15. The result is that as on the date of occurrence of vacancy the only person eligible to be appointed as HSA (Arabic) in the vacancy which arose on 15-7-2005 would be Smt. C.P. Saleena, who had a right to be promoted under Rule 43 of the Kerala Education Rules, Smt. Beegum being not entitled to Rule 51A claim, having no minimum continous service of one year before being relieved on account of termination of vacancy during her earlier tenure. Accordingly, Smt. C.P. Saleena wouid be entitled to the relief of promotion to the post which arose on 15-7-2005 in recognition of her right under Rule 43 of the K.E.R.
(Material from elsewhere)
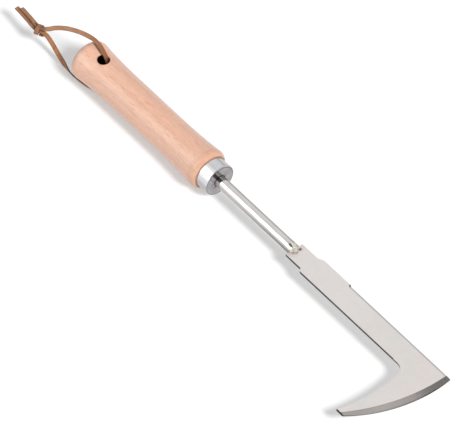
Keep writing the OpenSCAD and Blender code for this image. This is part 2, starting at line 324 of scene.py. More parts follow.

16. In view of quashing of the Government order referred to above, no further orders are necessary in W.R(C) No. 18738/07 since Smt. Beegum goes out of contention, whose right has been held as the reason for denying benefit to Smt. Rukhiya and therefore the right of Smt. V.R Rukhiya wouldhave to be settled accordingly. In Ext.P6 order of the DEO in W.P.(C) No. 18738/07), it is also stated that subject to the decision of the case filed by Smt. Beegum, the question of sanctioning of a post applying the teacher-student ratio of 1:40 for retaining Smt. V.R Rukhiya would be considered later. Now that the case of Smt. Beegum has been finally decided against her in these cases, the DEO has to pass orders on that question also.

17. The Manager shall pass orders in accordance with the above directions within one month from the date of receipt of a copy of this judgment and forward the same to the DEO for approval who shall pass appropriate orders pursuant to the same within one month from the date of receipt thereof. The DEO also shall pass orders regarding application of teacher-student ratio of 1:40 as directed above within a period of one month from the date of receipt of a copy of this judgment. If on passing such orders, there would arise a post of LPS A, the Manager shall accommodate Smt. K.R. Beegum in that post, if she is otherwise eligible.

18. As a consequence, W.P.(C) No. 21229/07 filed by Smt. K.R. Beegum would stand dismissed.